Thursday, July 7, 2011


One of the more interesting talks at Africacrypt this year was a talk given by Daniel Loebenberger on a paper with Michael Nusken (Univeristy of Bonn) on "Analyzing Standards for RSA Integers". The premise of this paper is that algorithms used in standards to generate RSA moduli might lead to "insecure" generation. The analysis is carried out by setting up a theoretical framework for calculating the entropy of the output distribution of algorithms for RSA modulus generation such as those found in IEEE 1363, FIPS 186-3, ISO 18033-2 etc.

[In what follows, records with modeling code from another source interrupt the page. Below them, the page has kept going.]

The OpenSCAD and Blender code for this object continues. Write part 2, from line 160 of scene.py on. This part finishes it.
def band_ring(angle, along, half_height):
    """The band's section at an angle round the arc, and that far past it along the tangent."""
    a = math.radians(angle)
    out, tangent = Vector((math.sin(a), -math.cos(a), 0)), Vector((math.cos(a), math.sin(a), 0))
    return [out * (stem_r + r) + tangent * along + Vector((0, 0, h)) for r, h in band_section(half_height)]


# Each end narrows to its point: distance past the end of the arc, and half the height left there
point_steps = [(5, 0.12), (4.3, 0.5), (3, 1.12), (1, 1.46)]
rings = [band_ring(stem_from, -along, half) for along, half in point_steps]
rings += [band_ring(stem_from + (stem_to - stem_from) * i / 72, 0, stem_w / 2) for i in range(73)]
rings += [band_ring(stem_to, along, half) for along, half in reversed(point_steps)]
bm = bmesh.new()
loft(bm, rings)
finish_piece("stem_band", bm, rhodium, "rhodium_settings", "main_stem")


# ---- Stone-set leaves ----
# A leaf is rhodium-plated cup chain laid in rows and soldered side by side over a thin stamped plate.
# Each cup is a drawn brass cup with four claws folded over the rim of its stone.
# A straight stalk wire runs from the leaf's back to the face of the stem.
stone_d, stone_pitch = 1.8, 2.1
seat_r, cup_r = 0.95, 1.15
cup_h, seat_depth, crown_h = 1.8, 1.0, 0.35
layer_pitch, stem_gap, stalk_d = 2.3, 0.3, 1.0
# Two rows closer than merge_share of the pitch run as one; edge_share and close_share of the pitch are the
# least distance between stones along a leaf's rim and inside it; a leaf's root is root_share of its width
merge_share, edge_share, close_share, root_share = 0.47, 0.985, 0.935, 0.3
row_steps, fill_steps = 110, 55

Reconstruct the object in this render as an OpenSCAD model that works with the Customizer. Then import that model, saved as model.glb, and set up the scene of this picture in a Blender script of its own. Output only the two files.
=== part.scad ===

It is perhaps unsurprising that many of these standards do indeed produce 'secure' RSA moduli however a closer inspection of some of the algorithms gives some surprising results. For example if we consider RSA integers generated from the GNU Crypto library it turns out the second prime q is only chosen after p, and the product must be of fixed length. Hence, if p is large there are far less choices for q. One might expect the loss in entropy to be large but in fact this is not the case and the output modulus pq is still suitably random.

This rather unusual and interesting work provides a theoretical framework for analysing practical cryptography and it would be good if other algorithms that have been standardised came under similar scrutiny. This could both prove the quality of some standards and expose weaknesses in others.